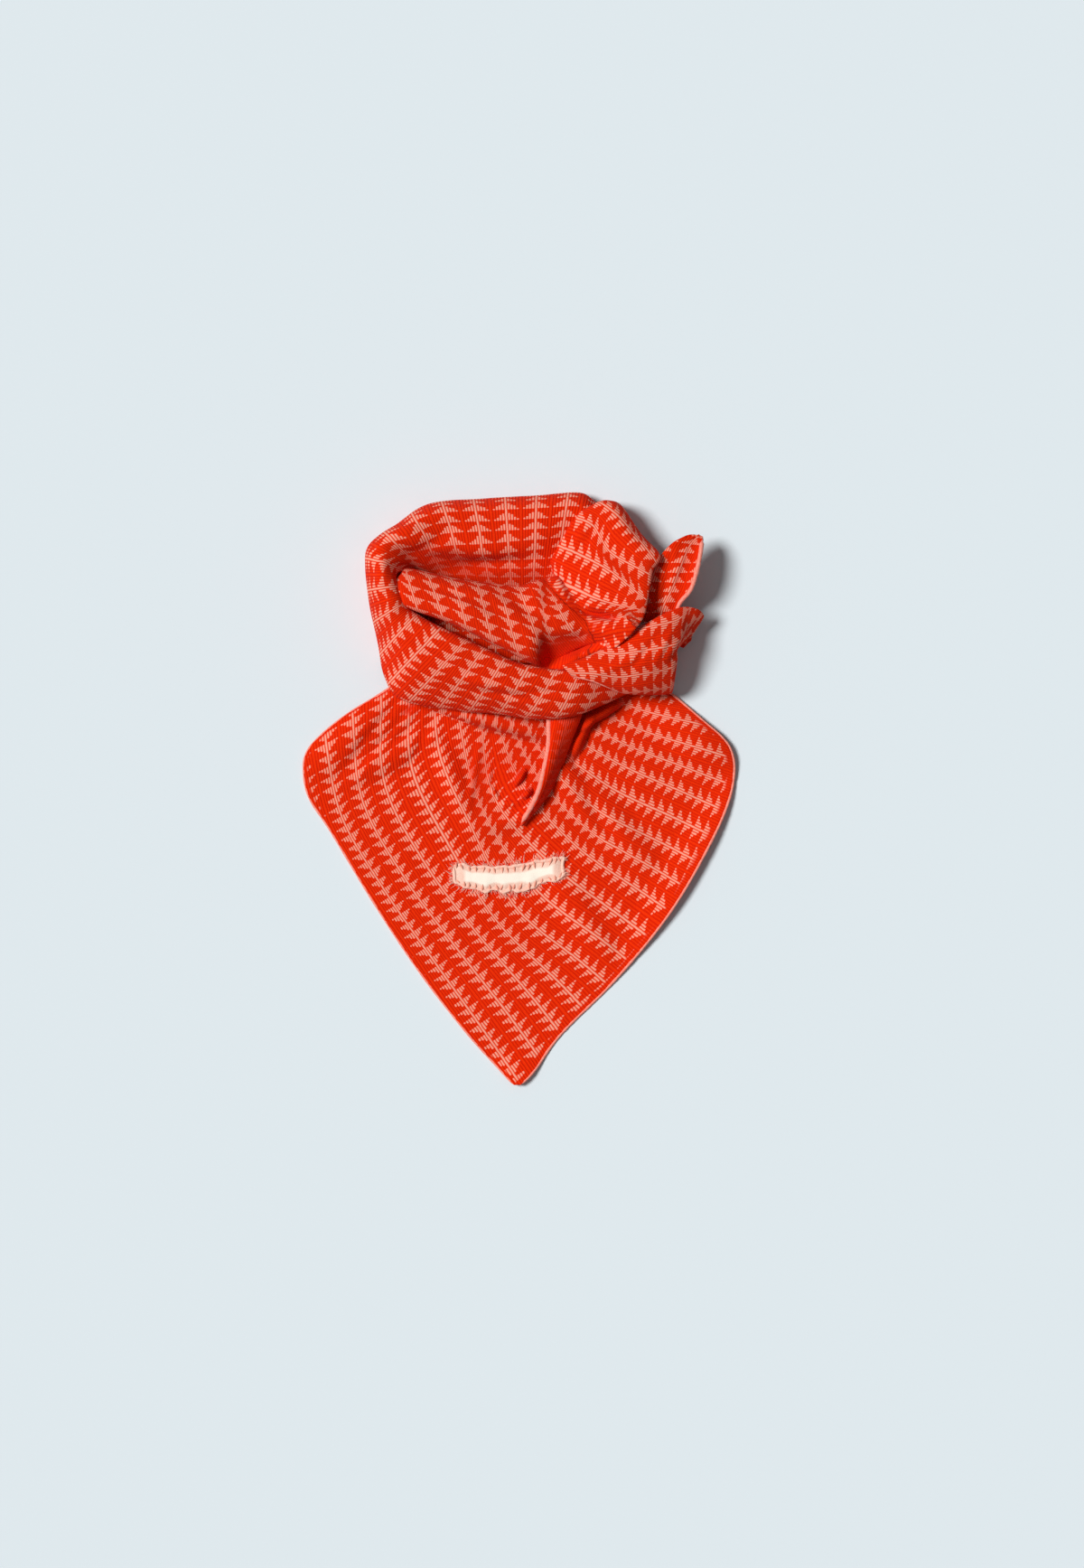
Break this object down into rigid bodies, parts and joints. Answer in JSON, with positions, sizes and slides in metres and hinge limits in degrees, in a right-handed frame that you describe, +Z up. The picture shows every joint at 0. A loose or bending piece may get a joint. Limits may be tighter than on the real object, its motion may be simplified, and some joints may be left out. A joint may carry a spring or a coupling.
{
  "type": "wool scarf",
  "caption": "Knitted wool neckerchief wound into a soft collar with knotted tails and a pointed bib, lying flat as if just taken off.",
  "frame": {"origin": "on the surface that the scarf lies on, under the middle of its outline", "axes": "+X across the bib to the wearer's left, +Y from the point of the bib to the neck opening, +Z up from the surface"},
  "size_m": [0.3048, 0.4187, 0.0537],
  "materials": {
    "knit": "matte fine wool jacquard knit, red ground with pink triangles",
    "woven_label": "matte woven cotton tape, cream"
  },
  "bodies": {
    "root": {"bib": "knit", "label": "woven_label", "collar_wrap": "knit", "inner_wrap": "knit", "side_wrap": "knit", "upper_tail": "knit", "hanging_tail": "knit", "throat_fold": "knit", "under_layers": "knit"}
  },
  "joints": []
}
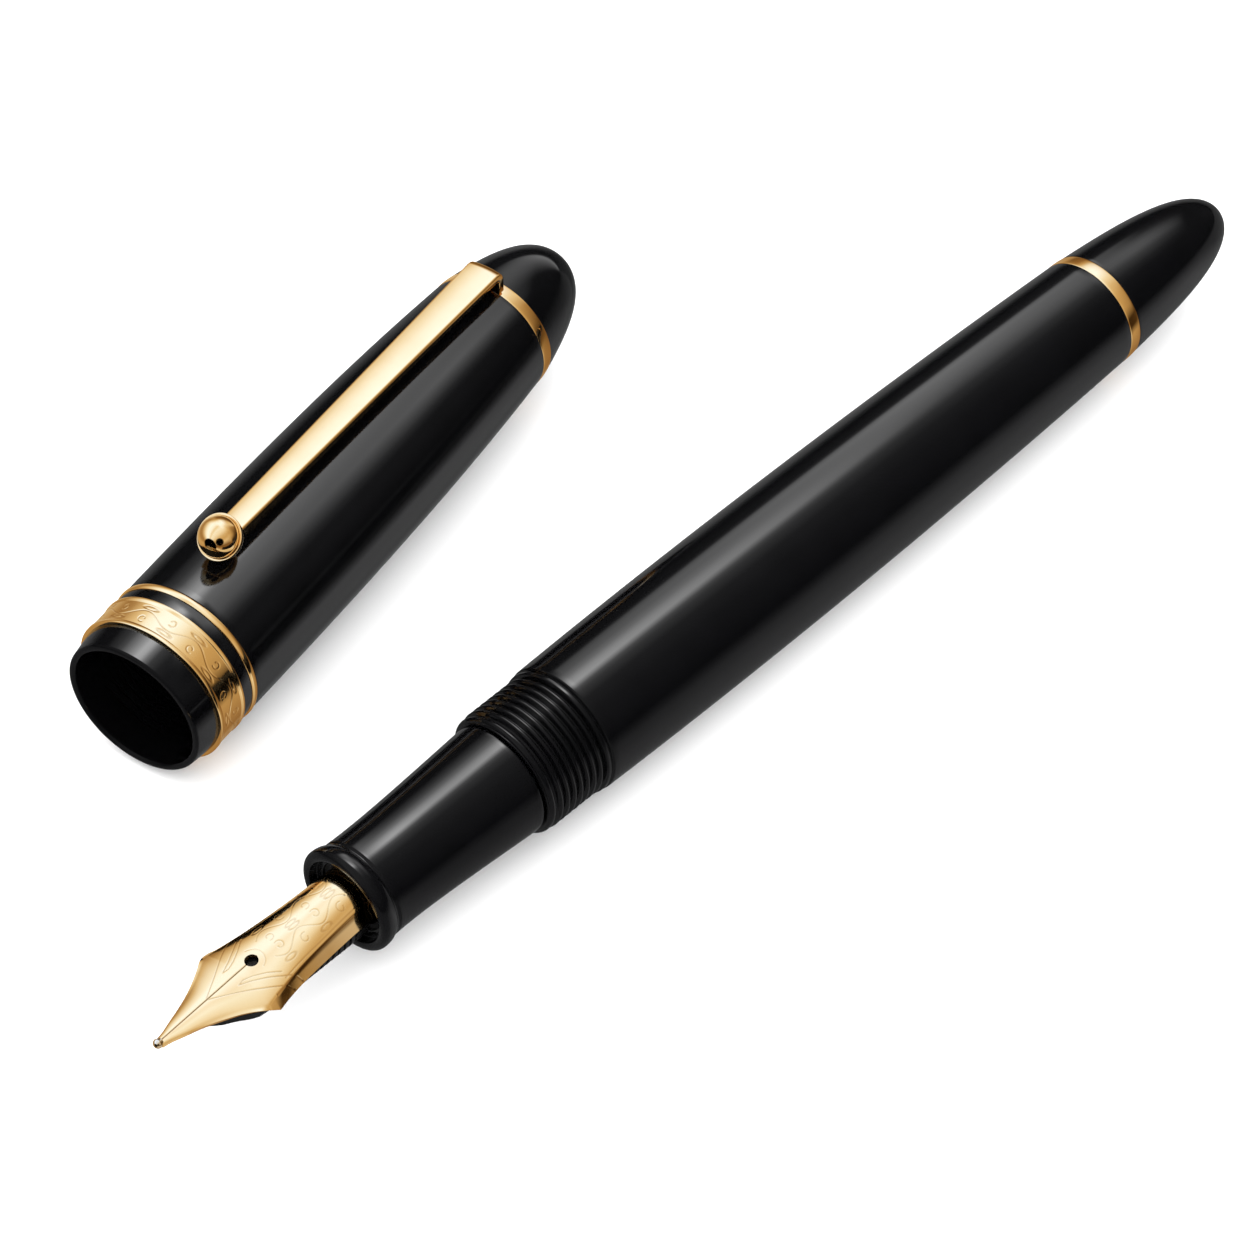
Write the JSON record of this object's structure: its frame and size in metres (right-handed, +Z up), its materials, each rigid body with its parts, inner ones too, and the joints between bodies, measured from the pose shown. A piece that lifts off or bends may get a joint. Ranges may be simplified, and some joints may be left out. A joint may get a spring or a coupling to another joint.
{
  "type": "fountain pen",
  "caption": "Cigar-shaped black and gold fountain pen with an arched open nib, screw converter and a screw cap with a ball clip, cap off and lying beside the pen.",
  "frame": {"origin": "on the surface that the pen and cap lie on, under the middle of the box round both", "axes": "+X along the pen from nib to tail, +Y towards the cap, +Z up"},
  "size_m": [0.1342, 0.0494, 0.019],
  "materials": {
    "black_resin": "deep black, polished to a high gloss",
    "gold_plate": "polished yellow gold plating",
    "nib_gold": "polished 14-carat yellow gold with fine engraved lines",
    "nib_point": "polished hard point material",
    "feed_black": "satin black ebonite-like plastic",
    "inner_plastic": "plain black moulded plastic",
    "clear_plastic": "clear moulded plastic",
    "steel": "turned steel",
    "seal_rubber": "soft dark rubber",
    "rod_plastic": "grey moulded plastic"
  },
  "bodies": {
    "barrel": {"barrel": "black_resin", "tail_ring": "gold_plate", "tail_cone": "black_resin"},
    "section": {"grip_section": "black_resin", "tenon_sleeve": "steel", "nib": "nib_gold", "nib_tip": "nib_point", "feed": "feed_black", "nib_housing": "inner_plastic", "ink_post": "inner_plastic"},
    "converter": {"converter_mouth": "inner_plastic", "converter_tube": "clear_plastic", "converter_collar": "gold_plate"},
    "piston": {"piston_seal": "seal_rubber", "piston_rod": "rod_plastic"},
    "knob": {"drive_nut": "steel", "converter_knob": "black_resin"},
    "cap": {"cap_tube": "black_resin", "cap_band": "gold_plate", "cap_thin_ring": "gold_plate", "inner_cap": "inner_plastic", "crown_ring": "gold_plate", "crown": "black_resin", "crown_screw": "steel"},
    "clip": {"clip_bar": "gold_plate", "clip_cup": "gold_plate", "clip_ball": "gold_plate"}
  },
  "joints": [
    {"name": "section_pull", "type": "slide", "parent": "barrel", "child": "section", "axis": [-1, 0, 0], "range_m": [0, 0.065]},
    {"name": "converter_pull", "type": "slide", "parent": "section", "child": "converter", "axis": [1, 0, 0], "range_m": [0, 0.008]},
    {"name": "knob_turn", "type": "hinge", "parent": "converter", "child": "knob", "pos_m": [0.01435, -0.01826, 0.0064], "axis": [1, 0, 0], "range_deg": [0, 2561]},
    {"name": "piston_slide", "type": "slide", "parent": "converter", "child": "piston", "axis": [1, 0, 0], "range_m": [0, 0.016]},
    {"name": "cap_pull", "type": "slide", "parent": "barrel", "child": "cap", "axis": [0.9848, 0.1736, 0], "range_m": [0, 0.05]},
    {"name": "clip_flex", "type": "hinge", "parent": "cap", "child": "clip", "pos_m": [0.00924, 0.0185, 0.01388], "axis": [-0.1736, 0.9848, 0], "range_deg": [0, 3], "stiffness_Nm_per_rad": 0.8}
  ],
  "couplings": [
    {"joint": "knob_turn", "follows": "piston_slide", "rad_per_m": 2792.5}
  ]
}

Requirements
All the data must be duplicated exactly, with nothing added or removed.

Solution to this exercise
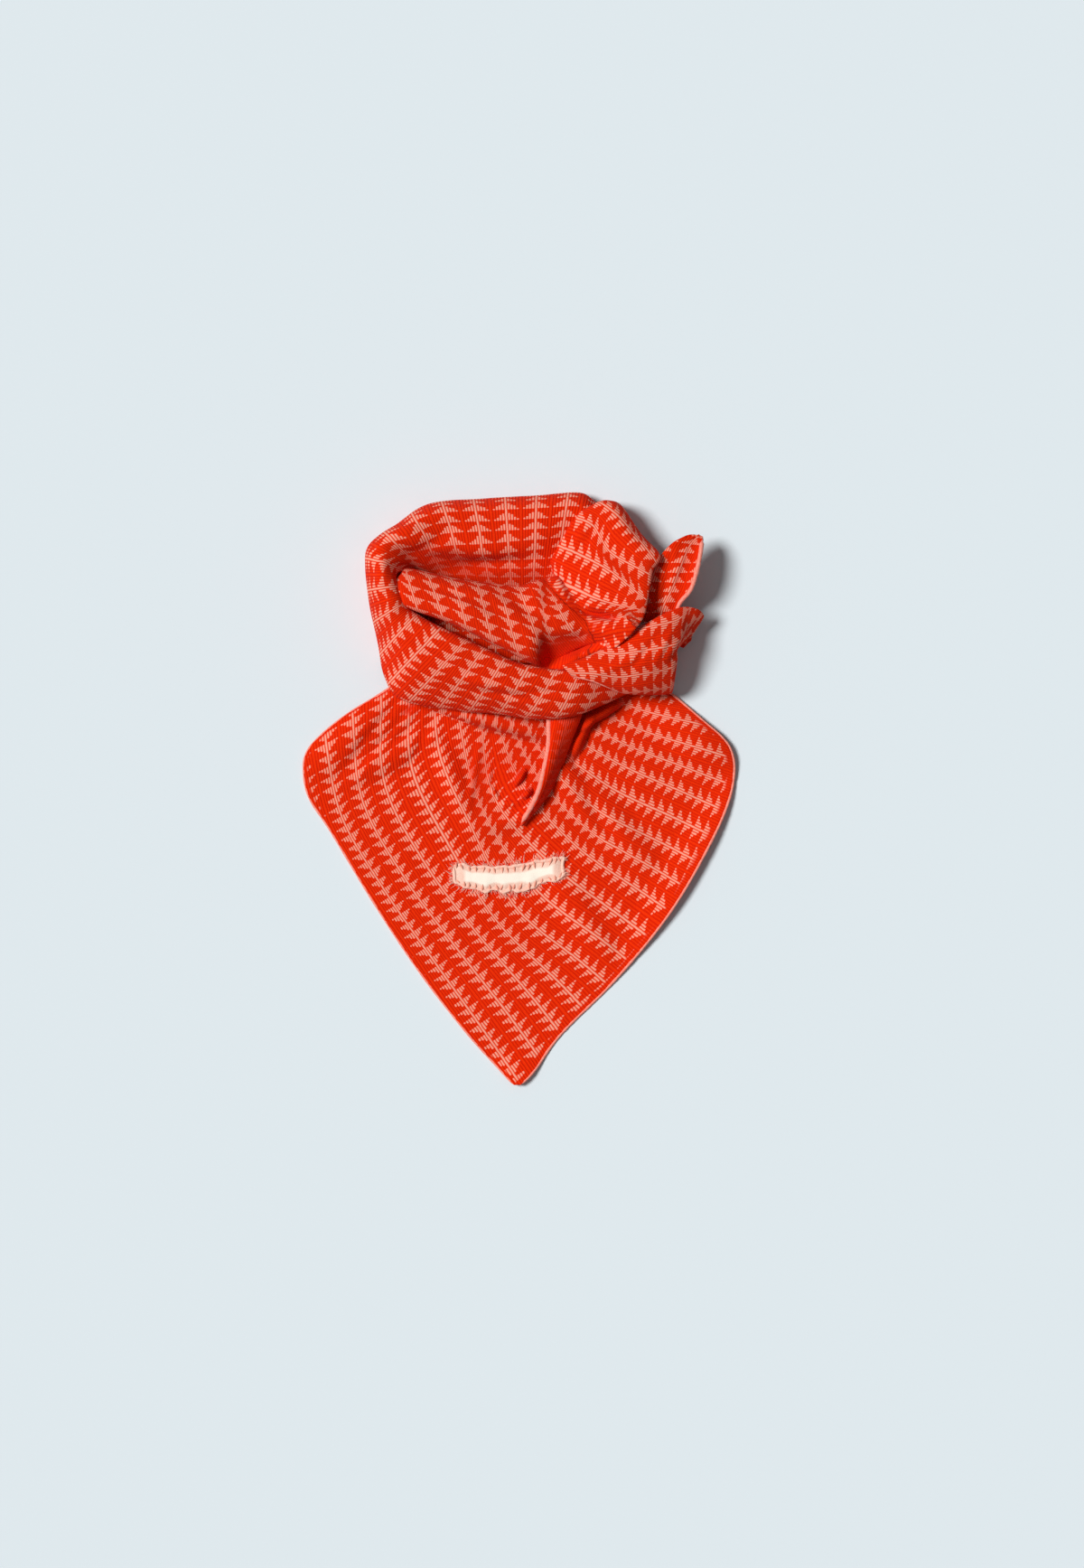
Break this object down into rigid bodies, parts and joints. Answer in JSON, with positions, sizes and slides in metres and hinge limits in degrees, in a right-handed frame that you describe, +Z up. The picture shows every joint at 0. A loose or bending piece may get a joint. Limits may be tighter than on the real object, its motion may be simplified, and some joints may be left out. A joint may carry a spring or a coupling.
{
  "type": "wool scarf",
  "caption": "Knitted wool neckerchief wound into a soft collar with knotted tails and a pointed bib, lying flat as if just taken off.",
  "frame": {"origin": "on the surface that the scarf lies on, under the middle of its outline", "axes": "+X across the bib to the wearer's left, +Y from the point of the bib to the neck opening, +Z up from the surface"},
  "size_m": [0.3048, 0.4187, 0.0537],
  "materials": {
    "knit": "matte fine wool jacquard knit, red ground with pink triangles",
    "woven_label": "matte woven cotton tape, cream"
  },
  "bodies": {
    "root": {"bib": "knit", "label": "woven_label", "collar_wrap": "knit", "inner_wrap": "knit", "side_wrap": "knit", "upper_tail": "knit", "hanging_tail": "knit", "throat_fold": "knit", "under_layers": "knit"}
  },
  "joints": []
}
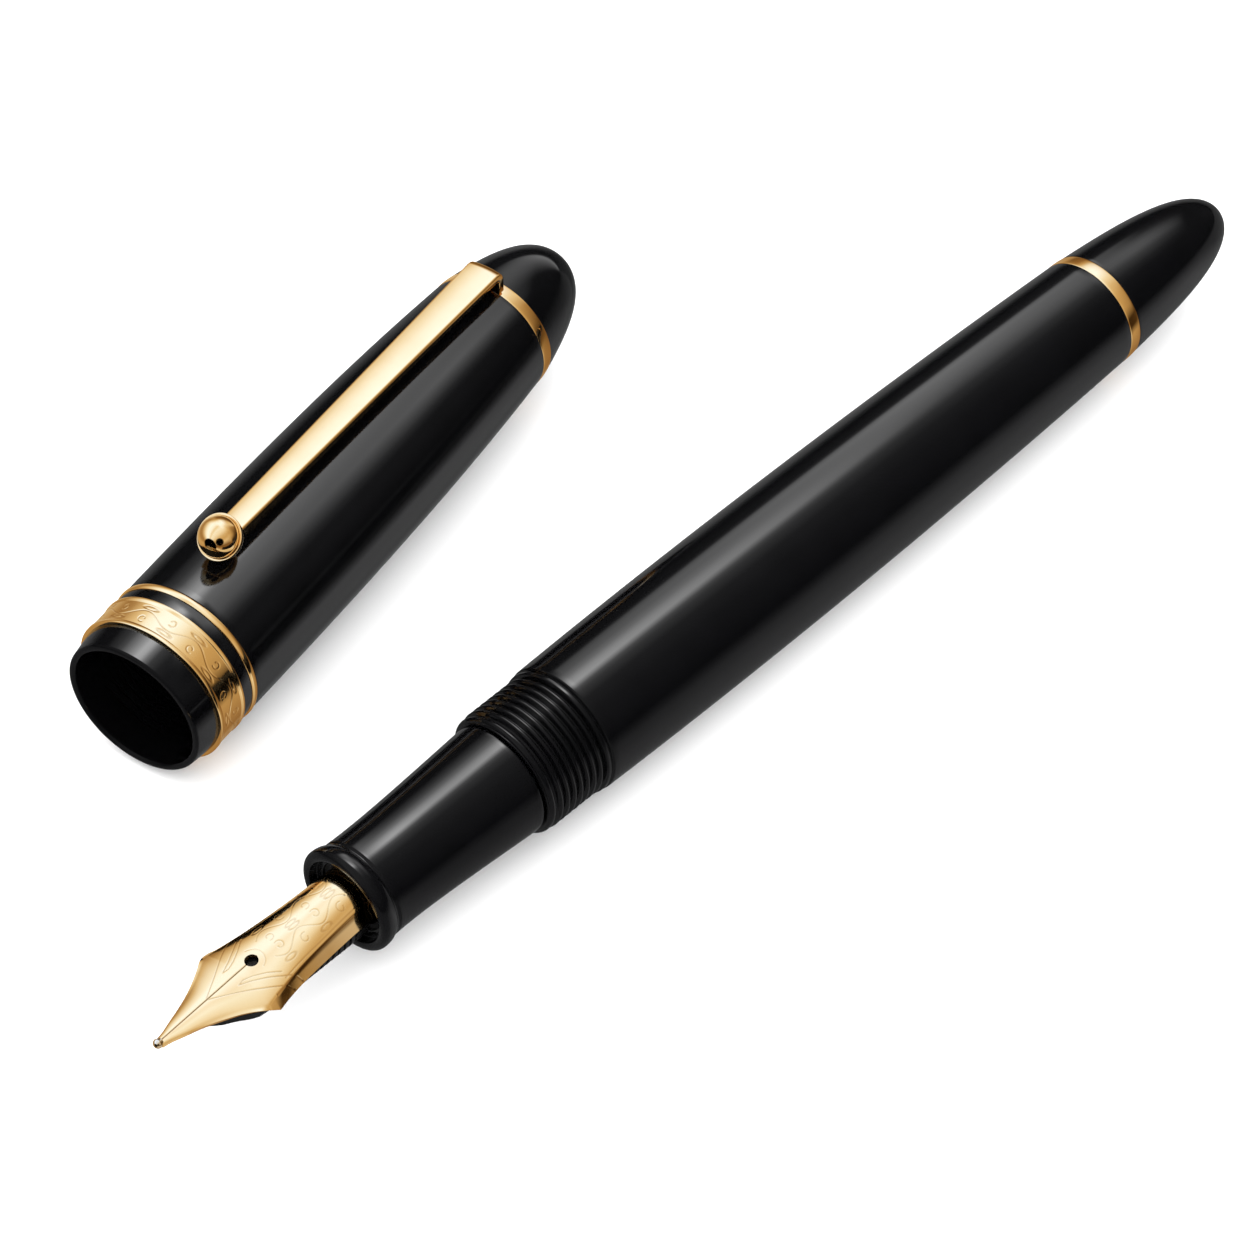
Write the JSON record of this object's structure: its frame and size in metres (right-handed, +Z up), its materials, each rigid body with its parts, inner ones too, and the joints between bodies, measured from the pose shown. A piece that lifts off or bends may get a joint. Ranges may be simplified, and some joints may be left out. A joint may get a spring or a coupling to another joint.
{
  "type": "fountain pen",
  "caption": "Cigar-shaped black and gold fountain pen with an arched open nib, screw converter and a screw cap with a ball clip, cap off and lying beside the pen.",
  "frame": {"origin": "on the surface that the pen and cap lie on, under the middle of the box round both", "axes": "+X along the pen from nib to tail, +Y towards the cap, +Z up"},
  "size_m": [0.1342, 0.0494, 0.019],
  "materials": {
    "black_resin": "deep black, polished to a high gloss",
    "gold_plate": "polished yellow gold plating",
    "nib_gold": "polished 14-carat yellow gold with fine engraved lines",
    "nib_point": "polished hard point material",
    "feed_black": "satin black ebonite-like plastic",
    "inner_plastic": "plain black moulded plastic",
    "clear_plastic": "clear moulded plastic",
    "steel": "turned steel",
    "seal_rubber": "soft dark rubber",
    "rod_plastic": "grey moulded plastic"
  },
  "bodies": {
    "barrel": {"barrel": "black_resin", "tail_ring": "gold_plate", "tail_cone": "black_resin"},
    "section": {"grip_section": "black_resin", "tenon_sleeve": "steel", "nib": "nib_gold", "nib_tip": "nib_point", "feed": "feed_black", "nib_housing": "inner_plastic", "ink_post": "inner_plastic"},
    "converter": {"converter_mouth": "inner_plastic", "converter_tube": "clear_plastic", "converter_collar": "gold_plate"},
    "piston": {"piston_seal": "seal_rubber", "piston_rod": "rod_plastic"},
    "knob": {"drive_nut": "steel", "converter_knob": "black_resin"},
    "cap": {"cap_tube": "black_resin", "cap_band": "gold_plate", "cap_thin_ring": "gold_plate", "inner_cap": "inner_plastic", "crown_ring": "gold_plate", "crown": "black_resin", "crown_screw": "steel"},
    "clip": {"clip_bar": "gold_plate", "clip_cup": "gold_plate", "clip_ball": "gold_plate"}
  },
  "joints": [
    {"name": "section_pull", "type": "slide", "parent": "barrel", "child": "section", "axis": [-1, 0, 0], "range_m": [0, 0.065]},
    {"name": "converter_pull", "type": "slide", "parent": "section", "child": "converter", "axis": [1, 0, 0], "range_m": [0, 0.008]},
    {"name": "knob_turn", "type": "hinge", "parent": "converter", "child": "knob", "pos_m": [0.01435, -0.01826, 0.0064], "axis": [1, 0, 0], "range_deg": [0, 2561]},
    {"name": "piston_slide", "type": "slide", "parent": "converter", "child": "piston", "axis": [1, 0, 0], "range_m": [0, 0.016]},
    {"name": "cap_pull", "type": "slide", "parent": "barrel", "child": "cap", "axis": [0.9848, 0.1736, 0], "range_m": [0, 0.05]},
    {"name": "clip_flex", "type": "hinge", "parent": "cap", "child": "clip", "pos_m": [0.00924, 0.0185, 0.01388], "axis": [-0.1736, 0.9848, 0], "range_deg": [0, 3], "stiffness_Nm_per_rad": 0.8}
  ],
  "couplings": [
    {"joint": "knob_turn", "follows": "piston_slide", "rad_per_m": 2792.5}
  ]
}